I happen to have a 12.5 ohm 40m balanced dipole (short dipole, not NVIS). A lot of work went into designing and building, including the 4:1 balun (wound using 25 ohm coax; not easy to find). When I finished and took measurements, I found the impedance was closer to 50 than 12.5 ohms. It works better without the 4:1 balun! Of course it certainly has a strong 1:1 common mode choke.

My point is that you might consider building the antenna first. Measure the actual impedance, then build the balun.
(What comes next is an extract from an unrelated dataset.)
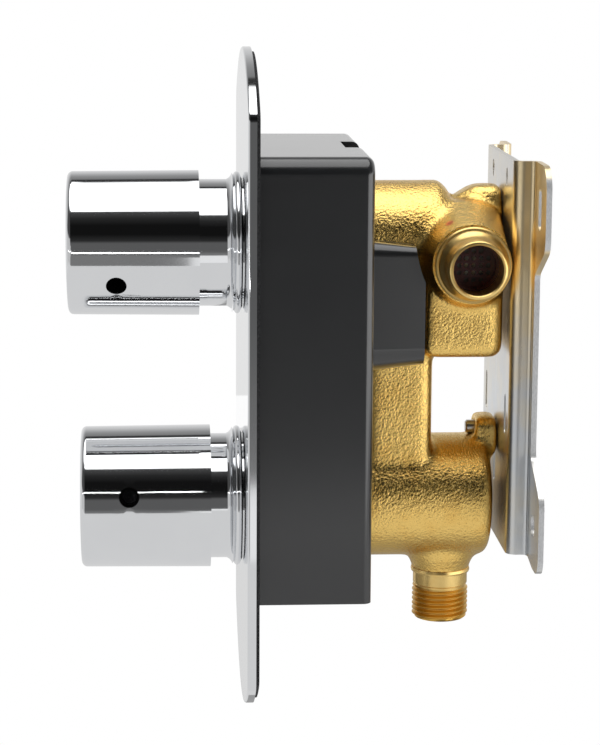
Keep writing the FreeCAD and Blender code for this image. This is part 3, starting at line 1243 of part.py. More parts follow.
def build():
    fill_sheet()
    wall_bracket()
    bracket_screws()
    valve_body()
    plaster_guard()
    faceplate()
    faceplate_seal()
    sides = (("thermostat", "high_z", "upper_knob_gap", "upper_knob_turn"),
             ("flow", "low_z", "lower_knob_gap", "lower_knob_turn"))
    for name, height, gap, turn in sides:
        shroud(name + "_shroud", height, gap)
        gland_nut(name + "_gland_nut", height)
        knob(name + "_knob", height, gap, turn)
        insert = knob_insert(name + "_knob_insert", height, gap, turn)
        if name == "thermostat":
            stop_carrier(insert, gap)
        grub_screw(name + "_grub_screw", height, gap, turn)
    seals("shroud_o_rings", [(name, ("0", "flange_y - gland_length / 2", height),
                              "gland_diameter - seal_ring + seal_fit_gap * 2") for name, height, _, _ in sides])
    seals("spindle_o_rings", [(name, ("0", "neck_y + seal_ring * 0.6", height),
                               "spindle_diameter + seal_ring + seal_fit_gap * 2")
                              for name, height, _, _ in sides])
    thermostat_housing()
    spring_retainer()
    stop_ring()
    wax_element()
    pusher()
    shuttle()
    spring_sleeve("thermostat_return_spring", ("0", "0", "high_z"), "Y",
                  "shuttle_y + shuttle_length + spring_end_gap",
                  "housing_end_y - retainer_length - spring_end_gap", "return_spring", "spring_wire")
    collar = "chamber_y + spindle_fit"
    spindle("thermostat_spindle", "high_z", "upper_knob_gap", "upper_knob_turn", [
        (collar, "spindle_r"), (collar, "spindle_collar / 2"),
        (f"{collar} + spindle_collar_length", "spindle_collar / 2"),
        (f"{collar} + spindle_collar_length", "spindle_screw / 2"),
        (f"{collar} + spindle_collar_length + spindle_screw_length", "spindle_screw / 2"),
        (f"{collar} + spindle_collar_length + spindle_screw_length", "0")])
    seals("thermostat_cartridge_seals", [
        (f"ring_{index}", ("0", place, "high_z"), "upper_bore - seal_ring - seal_fit_gap * 2")
        for index, place in enumerate(HOUSING_SEALS)])
    headwork()
    driver, collar = "moving_disc_y - spindle_fit", "headwork_chamber_y + spindle_fit"
    spindle("flow_spindle", "low_z", "lower_knob_gap", "lower_knob_turn", [
        (collar, "spindle_r"), (collar, "spindle_collar / 2"),
        (f"{collar} + spindle_collar_length", "spindle_collar / 2"),
        (f"{collar} + spindle_collar_length", "spindle_r"),
        (f"{driver} - driver_length + spindle_fit", "spindle_r"),
        (f"{driver} - driver_length + spindle_fit", "spindle_collar / 2"), (driver, "spindle_collar / 2"),
        (driver, "0")])
    seals("flow_headwork_seal", [("ring", ("0", "headwork_chamber_y - seal_ring * 2", "low_z"),
                                  "lower_bore - seal_ring - seal_fit_gap * 2")])
    ceramic_disc("fixed_ceramic_disc", "fixed_disc_y", "x")
    ceramic_disc("moving_ceramic_disc", "moving_disc_y", "z")
    lip_seal()
    check_valve("hot", "")
    check_valve("cold", "-")
    inlet_filters()


def check_and_write():
    doc.recompute()
    for item in doc.Objects:
        if "Invalid" in item.State or "Error" in item.State:
            raise RuntimeError(f"{item.Label} did not build: {item.State}")
    os.makedirs("parts", exist_ok=True)
    for part in parts:
        shape = part.Shape
        if shape.isNull() or not shape.isValid():
            raise RuntimeError(f"{part.Label} has no valid shape")
        shape.exportStep(f"parts/{part.Label}.step")
        box = shape.BoundBox
        print(f"{part.Label}: {len(shape.Solids)} solid, {shape.Volume:.0f} mm3, "
              f"y {box.YMin:.1f} to {box.YMax:.1f}, z {box.ZMin:.1f} to {box.ZMax:.1f}")


build()
check_and_write()
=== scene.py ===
import json
import math

import bmesh
import bpy
from mathutils import Matrix, Vector


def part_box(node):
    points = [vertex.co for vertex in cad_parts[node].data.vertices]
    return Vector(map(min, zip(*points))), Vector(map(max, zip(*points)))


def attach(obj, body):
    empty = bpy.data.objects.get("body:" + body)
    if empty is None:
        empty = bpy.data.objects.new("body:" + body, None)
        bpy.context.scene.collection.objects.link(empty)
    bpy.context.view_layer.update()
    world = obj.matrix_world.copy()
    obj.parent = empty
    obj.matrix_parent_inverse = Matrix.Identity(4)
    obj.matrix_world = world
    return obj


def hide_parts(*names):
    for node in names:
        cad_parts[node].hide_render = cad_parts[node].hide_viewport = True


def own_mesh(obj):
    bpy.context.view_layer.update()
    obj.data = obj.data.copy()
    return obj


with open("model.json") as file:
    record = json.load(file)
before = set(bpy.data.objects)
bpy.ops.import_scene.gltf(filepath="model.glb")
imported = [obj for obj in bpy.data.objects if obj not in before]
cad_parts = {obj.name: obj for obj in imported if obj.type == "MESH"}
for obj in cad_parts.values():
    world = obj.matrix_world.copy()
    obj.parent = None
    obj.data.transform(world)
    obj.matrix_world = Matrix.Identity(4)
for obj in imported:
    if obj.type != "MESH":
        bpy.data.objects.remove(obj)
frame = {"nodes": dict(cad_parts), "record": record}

# Concealed thermostatic shower valve, dressed. Pieces are modelled in millimetres and scaled to
# metres when they are finished. +Z is up, the wall is at +Y, and the camera looks from +X.
MM = 0.001
# Each axis, and the direction in which a profile's radius is drawn before it is spun.
AXES = {"X": (Vector((1, 0, 0)), Vector((0, 0, 1))), "Y": (Vector((0, 1, 0)), Vector((1, 0, 0))),
        "Z": (Vector((0, 0, 1)), Vector((1, 0, 0)))}
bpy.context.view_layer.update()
scene = bpy.context.scene

# Points on the axes of the two tubes, the inlets and the outlet.
UPPER_AXIS, LOWER_AXIS = Vector((0, 0, 96.5)), Vector((0, 0, 1.4))
INLET_AXIS, OUTLET_AXIS = Vector((0, -23.5, 92.6)), Vector((0, -29.3, 0))
# Where machining of the spigots and of the outlet starts.
INLET_ROOT, OUTLET_ROOT = 33.1, -26.9
PAINT_DAB = Vector((27.3, -31.5, 107.0))
# The knobs' pin holes: their span along Y, and the radius inside which they are painted near black as
# painted shade.
PIN_HOLES, PIN_HOLE_SHADE_RADIUS = (-156.0, -141.0), 25.2


# --- finishes ---------------------------------------------------------------------------------

class Field:
    """A socket whose value varies over a surface. Sums and products of fields are Math nodes."""

    def __init__(self, socket):
        self.socket = socket

    def math(self, operation, *inputs):
        node = self.socket.id_data.nodes.new("ShaderNodeMath")
        node.operation = operation
        for entry, value in zip(node.inputs, inputs):
            feed(entry, value)
        return Field(node.outputs[0])

    def __add__(self, other):
        return self.math("ADD", self, other)

    def __sub__(self, other):
        return self.math("SUBTRACT", self, other)

    def __rsub__(self, other):
        return self.math("SUBTRACT", other, self)

    def __mul__(self, other):
        return self.math("MULTIPLY", self, other)

    def __truediv__(self, other):
        return self.math("DIVIDE", self, other)

    def __pow__(self, other):
        return self.math("POWER", self, other)

    def clamped(self):
        return self.math("MINIMUM", self.math("MAXIMUM", self, 0.0), 1.0)

    def step(self, low, high):
        """0 below low, 1 above high, smooth in between."""
        t = ((self - low) / (high - low)).clamped()
        return t * t * (3.0 - t * 2.0)

    def within(self, low, high, fade):
        """1 from low to high, fading to 0 on both sides."""
        return self.step(low - fade, low) * self.step(high + fade, high)

    __radd__ = __add__
    __rmul__ = __mul__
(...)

You might find that a matching network may work better for you, as mentioned already by @alexanderalekseev-r2auk

Answer 6

A 4:1 Guanella Balun would resolve the issue. All you need do is move the earth connection you are worried about to the other side. That flips it to a 1:4. Easy.

However, the idea that you should lower your dipole to 7ft to create an NVIS antenna is fundamentally wrong. All you will do is kill the efficiency as the ground soaks up your radiated power. A 40m dipole at 10m off the ground is already omnidirectional with plenty of vertical radiation and you really don't want to get any lower. The dipole only starts to show a classic dipole pattern at about 20m high. If you want a balun, then choose a 1:1 Guanella.

Answer 7

Today I made the antenna and included some data, for what it's worth, although this isn't really an answer because the other answers helped me to get to this.

It is a dipole with 33 feet per leg (untrimmed) of insulated #14 stranded wire, with a ceramic insulator and about 10 feet of polyester rope at each end. The height is 10 feet. There are three 8-foot metal T-posts with 3 feet of 1" PVC pipe clamped to the top for RF isolation. I laid 70 feet of extension cord on the ground below the antenna to act as one reflector (more are recommended). The center post holds a plastic box with a current choke made of 13 turns bifilar on an FT140-61 torroid. The feed cable is 66 feet long.

I tested it for SWR in the 40-meter band at 10 watts and was able to get SWR of 4:1 at 7.280 MHz, 2:1 at 7.150, and 1.3 at 7.000 MHz. That indicates to me that the resonance is slightly low so it needs to be trimmed. So it looks like it will tune with good SWR as soon as I can trim it. I believe the height of 10 feet is approximately 0.073 wavelength, so the graph of impedance vs. height indicates that it might be about 12 ohms. I'm concerned that my SWR readings are not right if that's the case. More experimenting is in store.